The international community has not put any checks with respect to openness, freeness and fairness in the forth coming referendum. This is just recipe for disaster, in that any loser will claim victory and justify themselves to cause trouble. This international community itself has numerous interests. There are many Kenyans, Ugandans, Somalis and Ethiopians who have invested in Juba and would love to see separation. Kenya for instance is bound to benefit largely by acting as a transit country for S. Sudanese Oil and exports, there are even jokes in the streets that S. Sudan will become one of the Kenyan Counties. The media is actively campaigning for separation, such that should the No vote win, it will come as a shocker to most Kenyans.

Unity is imperative if we are to see any meaningful development in Sudan. It will be sad if the Yes vote wins, and the South decides to cut ties with the North. It will be even sadder if the No wins and the Northern oppressors (rulers) continue with their oppressive ways in South. Whichever way the referendum goes, both sides must agree to work together with more love and trust than ever before.

But the biggest unity must come from the progressive people from both sides of the divide, so that they may consciously work together to remove the oppressors on both sides. It is only after the oppressor has been removed, and the rest of the people, the peasants, the small-scalers, and the workers take over the leadership of the state that we can see real development and truest democracy in the Sudan.

Should cessation happen peacefully, then the progressives will have even more work, so as prevent new wars in the South, since the most likely thing to happen is that the Southern oppressors and opportunists will create tribal tensions, and we might see more wars and more calls for cessations in the South, even before the January 9th dust settles down.

In the meantime, the African Union must ensure that there is peace in Sudan by whatever means. The AU must ensure that there is peace in Darfur at whatever cost. Common Darfur Africans must feel the presence of their AU brothers. They should not be living in IDP camps and in Chadian territories while all that the AU does is observe the situation. If President Al Bashir and his Janjaweed cannot understand that there must be peace in Darfur, then the other African countries must make him understand. In 1998, we saw how troops from Zimbabwe, Angola and other South African countries helped prevent the worsening of the situation in the DR Congo. It was their military intervention that shoved the Rwandese and the Ugandan forces and puppets away. It was the brotherly intervention from Cuba (largely considered as the 54th…soon to be 55th after 9th) that helped stop the war in Angola and subsequently end the apartheid regimes in Southern Africa. It was in Tanzania, under the visionary leadership of Julius Nyerere that other freedoms fighters organised themselves so as to liberate their countries. What Sudan needs is not seperation, no. Sudan needs Liberation. It must be clear to Al Bashir, and any other African office holders, that the African people will defend their land, and will not hesitate to offer African Solutions to “African problems.”
In as much as the conditions in Sudan may be different, Separation is not the way forward in Africa, it doesn’t solve anything, especially given that differences in Africa, just as in the rest of the world, can arise from anything.
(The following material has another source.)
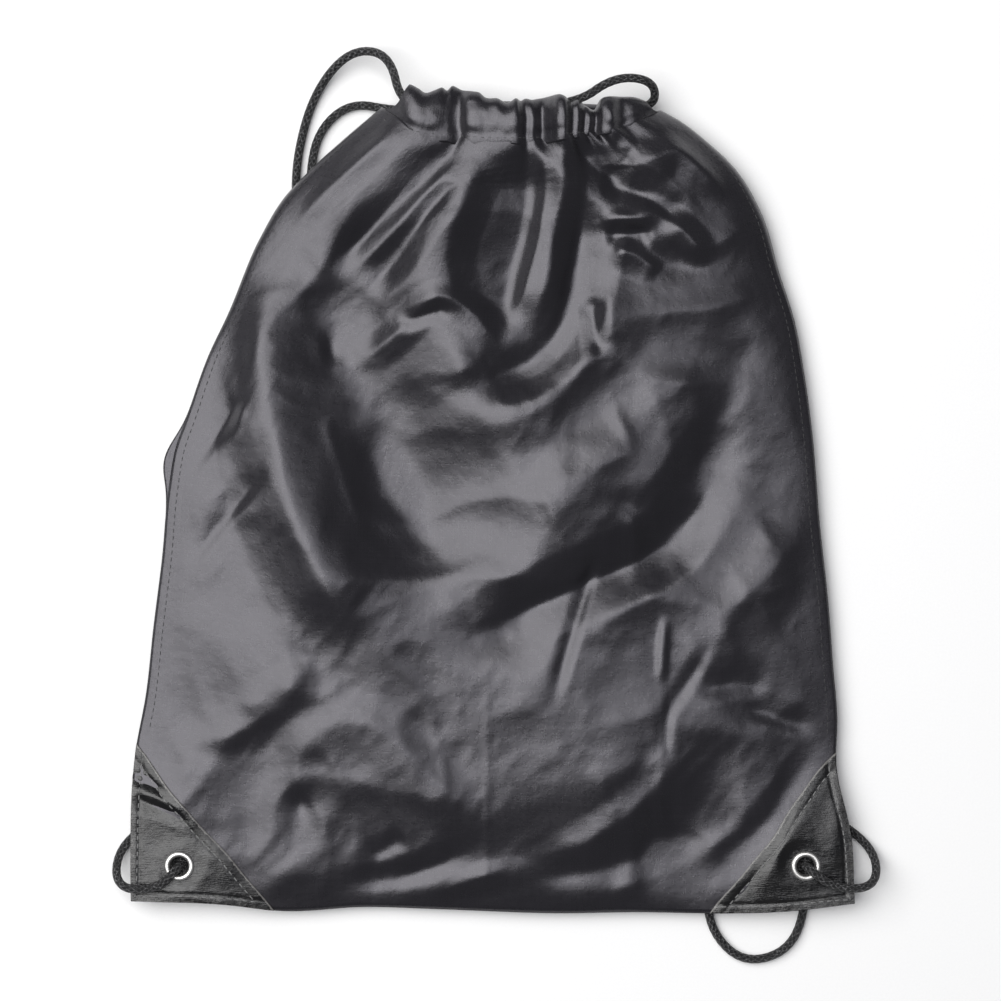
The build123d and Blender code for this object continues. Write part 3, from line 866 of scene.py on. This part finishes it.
def panel_piece(name, surface, node, outward):
    """One panel: a grid of the surface's places, holes at the eyelets, and the cloth's thickness inside
    it."""
    u, v = bag_grid()
    places = surface(u, v).reshape(-1, 3)
    faces = without_eyelets(grid_faces(ROWS, COLUMNS), places)
    if outward < 0:
        faces = faces[:, ::-1]
    uv = np.stack([u.ravel() * CLOTH_WIDE, v.ravel() * CLOTH_TALL], 1)
    piece = new_mesh(name, to_frame(places), faces, NYLON, uv)
    give_thickness(piece, CLOTH)
    sew_on(piece, node, node)
    return piece


PATCH_WIDE, PATCH_TALL = 67.5, 71.0  # along the bottom and up the side
PATCH_DEEP = 47  # from the corner square to the diagonal
PATCH_U, PATCH_V = 67.5 / 339, 0.1815  # the same reaches as shares of the panel


def patch_share(sign, r, c):
    """Panel shares u and v of a place on a corner patch: r of the way from the corner to the diagonal, and
    c of the way round from the bottom to the side. The diagonal waves a little, and on the right it is
    drawn out to stay straight on the curved edge."""
    drawn_out = 0.045 * np.sin(np.pi * c) if sign > 0 else 0
    r = r * (1 + 0.008 * np.sin(9 * c + sign) + 0.004 * np.sin(23 * c) + drawn_out)
    u, v = r * (1 - c) * PATCH_U, r * c * PATCH_V
    return (u, v) if sign < 0 else (1 - u, v)


# Creases of the corner patches, as FRONT_FOLDS: two sharp ones across the left, a long soft rise down the
# right
PATCH_FOLDS = [
    ([(-171, 66), (-161, 62), (-149, 57)], 1.6, 2.6, -0.9),
    ([(-171, 56), (-156, 50), (-140, 44)], 1.8, 3, -1.1),
    ([(-170, 61), (-158, 56), (-147, 51)], 2, 2, 0.5),
    ([(-158, 14), (-140, 8), (-118, 5)], 4, 3, 0.5),
    ([(-135, 40), (-124, 28), (-117, 14)], 4, 4, 0.4),
    ([(146, 64), (137, 36), (124, 6)], 6, 5, 0.8), ([(164, 62), (161, 40), (160, 14)], 3, 4, 0.5),
    ([(128, 30), (120, 16), (112, 5)], 3, 3, -0.4),
]
CREASE_HEIGHT = 1.15
EDGE_GROOVE, EDGE_GROOVE_AT, EDGE_GROOVE_WIDE = 0.28, 4.0, 1.0  # the stitches draw the leatherette in
CUT_GROOVE, CUT_GROOVE_AT = 0.22, 4.5


def patch_creases(x, y):
    """Height of a patch's creases, and of the slow unevenness of the leatherette."""
    creases = sum(fold_height(x, y, *fold) for fold in PATCH_FOLDS)
    return CREASE_HEIGHT * creases + value_noise(x, y, 17, 51) * 0.6 + value_noise(x, y, 7, 52) * 0.04


def border_distance(r, c):
    """Distance of a patch's place from the bag's side or bottom edge, whichever is nearer."""
    return np.minimum(r * (1 - c) * PATCH_WIDE, r * c * PATCH_TALL)


def patch_places(sign, r, c, outward):
    """Places on a corner patch's outer face, its thickness and a little air off the cloth under it."""
    places = (on_front if outward > 0 else on_back)(*patch_share(sign, r, c))
    x, y = places[..., 0], places[..., 1]
    away = eyelet_distance(x, y)
    groove = (EDGE_GROOVE * np.exp(-((border_distance(r, c) - EDGE_GROOVE_AT) / EDGE_GROOVE_WIDE) ** 2)
              + CUT_GROOVE * np.exp(-((1 - r) * PATCH_DEEP - CUT_GROOVE_AT) ** 2))
    free = smooth_step(8.0, 14.0, away) * smooth_step(0.0, 0.12, 1 - r)
    rise = PATCH_RISE + patch_creases(x, y) * free - groove * smooth_step(6.5, 9.0, away)
    places[..., 2] += outward * rise
    return places


def patch_piece(name, sign, outward, node):
    """A leatherette corner: a fan of rows from the bag's corner out to the diagonal."""
    rows, columns = 130, 150
    c, r = np.meshgrid(np.linspace(0, 1, columns), np.linspace(0.004, 1, rows))
    places = patch_places(sign, r, c, outward).reshape(-1, 3)
    faces = without_eyelets(grid_faces(rows, columns), places)
    if sign * outward < 0:
        faces = faces[:, ::-1]
    piece = new_mesh(name, to_frame(places), faces, LEATHERETTE, places[:, :2] + np.array([180.0, 0.0]))
    for attribute, values in (("edge", r), ("border", border_distance(r, c))):
        layer = piece.data.attributes.new(attribute, "FLOAT", "POINT")
        layer.data.foreach_set("value", values.ravel().astype(np.float32))
    give_thickness(piece, LEATHER)
    sew_on(piece, "leatherette", node)
    return piece


def patch_stitches(sign, outward):
    """Rows of stitches on a patch: along the side, along the bottom and along the diagonal."""
    share = np.linspace(0, 1, 600)
    side, bottom = 0.03 + 0.93 * share, 0.05 + 0.91 * share
    return [
        patch_places(sign, side, 1 - 4.0 / (4 + 70 * side), outward),
        patch_places(sign, bottom, 3.0 / (3 + 66 * bottom), outward),
        patch_places(sign, np.full(600, 0.905), 0.05 + 0.9 * share, outward),
    ]


# The closed section of a casing: shares of the way from its stitch line to its rim, and of its depth
CASING_SECTION = [
    (-0.2, 0.05), (-0.08, 0.0), (0.05, -0.02), (0.4, -0.08), (0.62, -0.05), (0.8, 0.06), (0.93, 0.24),
    (1.0, 0.5), (0.93, 0.8), (0.75, 0.96), (0.5, 1.0), (0.25, 1.0), (0.08, 0.9), (-0.04, 0.5),
    (-0.15, 0.17),
]


CASING_LOWEST = 0.5
CASING_SWAY = 1.1


def casing_piece(name, ends, slants, root, rim, top_of, depth, node):
    """A gathered casing: a closed section carried across, from its stitch line over the rim and back
    inside. Its face stands as the gathered cloth does, and its ends slant."""
    columns, ring = 420, 80
    c = np.linspace(0, 1, columns)
    section = curve_through(CASING_SECTION + CASING_SECTION[:1], np.linspace(0, 1, ring, endpoint=False))
    out, deep = section[:, :1], section[:, 1:]
    x = ends[0] + (ends[1] - ends[0]) * c + out * (slants[0] * (1 - c) ** 6 - slants[1] * c ** 6)
    low = height_along(root, x)
    y = low + (height_along(rim, x) - low) * out
    rough = 0.12 * value_noise(x, y, 3.2, 71) + 0.8 * value_noise(x, y, 9.5, 72)
    z = np.maximum(top_of(x) - depth * deep, CASING_LOWEST) + rough * (1 - deep) * smooth_step(0.0, 0.2, out)
    sway = CASING_SWAY * value_noise(x, y, 9, 73) * out
    places = np.stack([x + sway, y, z], -1).reshape(-1, 3)
    start = np.arange(columns - 1)
    last = start + (ring - 1) * columns
    closing = np.stack([last, last + 1, start + 1, start], 1)
    around = np.broadcast_to(np.arange(ring)[:, None] * 0.6, y.shape)
    uv = np.stack([np.broadcast_to(c * CLOTH_WIDE, y.shape).ravel(), around.ravel()], 1)
    piece = new_mesh(name, to_frame(places), np.vstack([grid_faces(ring, columns), closing]), NYLON, uv)
    give_thickness(piece, CLOTH)
    sew_on(piece, "casing", node)
    return piece


# ---- stitching

def stitch_piece(name, rows, length, gap, radius, material, node):
    """Stitches along lines on a surface: a capsule for each, whose ends dip into the cloth. Every row is an
    array of places in millimetres along the line."""
    rings, around = 9, 8
    parts, quads, coordinates, start = [], [], [], 0
    s = np.linspace(-1, 1, rings)
    a = np.linspace(0, 2 * math.pi, around, endpoint=False)
    r = radius * np.sqrt(np.clip(1 - s ** 6, TIP, 1))
    for line in rows:
        d = np.r_[0, np.cumsum(np.linalg.norm(np.diff(line, axis=0), axis=1))]
        first = np.arange(gap, d[-1] - length, length + gap)
        at = first[:, None] + (s + 1) / 2 * length
        centre = np.stack([np.interp(at, d, line[:, k]) for k in range(3)], -1)
        centre[..., 2] += radius * (0.75 - 1.6 * s ** 4)
        along = unit(centre[:, -1] - centre[:, 0])
        side = unit(np.cross(along, (0, 0, 1.0)))
        up = np.cross(side, along)
        ring = np.cos(a)[:, None] * side[:, None, None] + np.sin(a)[:, None] * up[:, None, None]
        i, j, k = np.meshgrid(np.arange(len(first)), np.arange(rings - 1), np.arange(around), indexing="ij")
        base = start + (i * rings + j) * around
        beside = (k + 1) % around
        faces = np.stack([base + k, base + around + k, base + around + beside, base + beside], -1)
        quads.append(faces.reshape(-1, 4))
        parts.append((centre[:, :, None] + r[:, None, None] * ring).reshape(-1, 3))
        coordinates.append(np.stack(np.broadcast_arrays(a / 2, at[..., None]), -1).reshape(-1, 2))
        start += len(first) * rings * around
    piece = new_mesh(name, to_frame(np.vstack(parts)), np.vstack(quads), material, np.vstack(coordinates))
    sew_on(piece, "thread", node)
    return piece


BACK_RIM = [(-52, 377), (-40, 379.5), (-20, 381), (10, 381), (40, 381), (58, 380), (79, 376.5)]
FRONT_CASING_DEPTH, BACK_CASING_DEPTH = 10.0, 8.2
SEAM_STITCH = 5.0  # a side seam's row from the edge


def front_casing_top(x):
    """Height of the front casing's face: that of the front cloth at the stitch line, and a hair more."""
    across = np.linspace(0, 1, 400)
    return np.interp(x, mouth_of(across), on_front(across, np.ones(400))[:, 2]) + 0.12


def back_casing_top(x):
    """Height of the back casing's inner face, lower towards its ends."""
    return 10.6 - 2.2 * np.minimum(((x - 7) / 51) ** 2, 1)


def make_bag():
    """Cloth, leatherette and stitching of the bag."""
    front = panel_piece("front_cloth", on_front, "front_panel", 1)
    back = panel_piece("back_cloth", on_back, "back_panel", -1)
    front_casing = casing_piece("front_casing_cloth", (-50, 77), (11, 6), STITCH_ROW, RIM, front_casing_top,
                                FRONT_CASING_DEPTH, "front_casing")
    back_casing = casing_piece("back_casing_cloth", (-44, 64), (4, 4), BACK_TOP, BACK_RIM, back_casing_top,
                               BACK_CASING_DEPTH, "back_casing")
    share = np.linspace(0, 1, 600)
    for side, sign in (("left", -1), ("right", 1)):
        for face, outward, cloth in (("front", 1, front), ("back", -1, back)):
            patch = patch_piece(f"{side}_{face}_corner", sign, outward, f"{side}_{face}_patch")
            thread = stitch_piece(f"{side}_{face}_corner_stitching", patch_stitches(sign, outward), 2.6, 1.2,
                                  0.3, PATCH_THREAD, f"{side}_{face}_patch_stitching")
        edge = SEAM_STITCH / CLOTH_WIDE
        seam = on_front(np.full(600, edge if sign < 0 else 1 - edge), 0.2 + 0.74 * share)
        stitch_piece(f"{side}_side_stitching", [seam], 2.4, 1.0, 0.16, THREAD, f"{side}_seam_stitching")
    row = on_front(0.12 + 0.62 * share, np.full(600, 0.998))
    stitch_piece("front_casing_thread", [row], 2.4, 1.1, 0.18, THREAD, "front_casing_stitching")
    row = on_back(0.17 + 0.66 * share, np.full(600, 0.985))
    stitch_piece("back_casing_thread", [row], 2.4, 1.1, 0.18, THREAD, "back_casing_stitching")


def finish_eyelets():
    """The pressed metal keeps its shape and gets its plating."""
    for side in ("left", "right"):
        for part in ("eyelet", "eyelet_washer"):
            node = bpy.data.objects[f"{side}_{part}"]
            node.data.materials.clear()
            node.data.materials.append(NICKEL)


def make_studio():
    """Paper floor, a large soft box at the upper left and a dim room."""
    floor = new_mesh("paper_floor", np.array([(-4, -4, 0), (4, -4, 0), (4, 4, 0), (-4, 4, 0)], float),
                     np.array([(0, 1, 2, 3)]), floor_finish())
    floor.location.z = -0.0002
    area_light("window", (-1.02, 0.5, 1.95), (2.3, 2.3), 66.0, (1.0, 0.995, 0.988))
    area_light("skylight", (0.3, 0.1, 2.4), (0.7, 1.8), 9.4, (0.97, 0.97, 1.0))
    world = bpy.data.worlds.new("room")
    world.use_nodes = True
    world.node_tree.nodes["Background"].inputs[0].default_value = (0.8, 0.82, 0.86, 1)
    world.node_tree.nodes["Background"].inputs[1].default_value = 0.16
    bpy.context.scene.world = world
    bpy.context.scene.view_settings.view_transform = "Standard"


make_cords()
make_bag()
finish_eyelets()
make_studio()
Should this separation idea take root, and then we could easily have north and south Ghana, resource-wise divided Nigeria, black and white South Africa, Muslim and Christian Egypt, Tribally divided Kenya, clan A and clan B Somalia, Outtara and Gbabo Ivory Coast etc. The whole of Africa should be moving towards African Unity, and not African separation.

The American government should also keep off the lead role in the issues of Sudan. This is because history has shown that the US governments only propagate their selfish interest in issues like this. The US government should know that their direct involvement might lead to the unwanted of African support to Al Bashir, since everyone will mobilize under the Anti-Imperialism banner, which Al Bashir will not hesitate to take advantage of (this is irrespective to the any good intentions-if any- that America might have) and hence further jeopardize the lives of innocent people.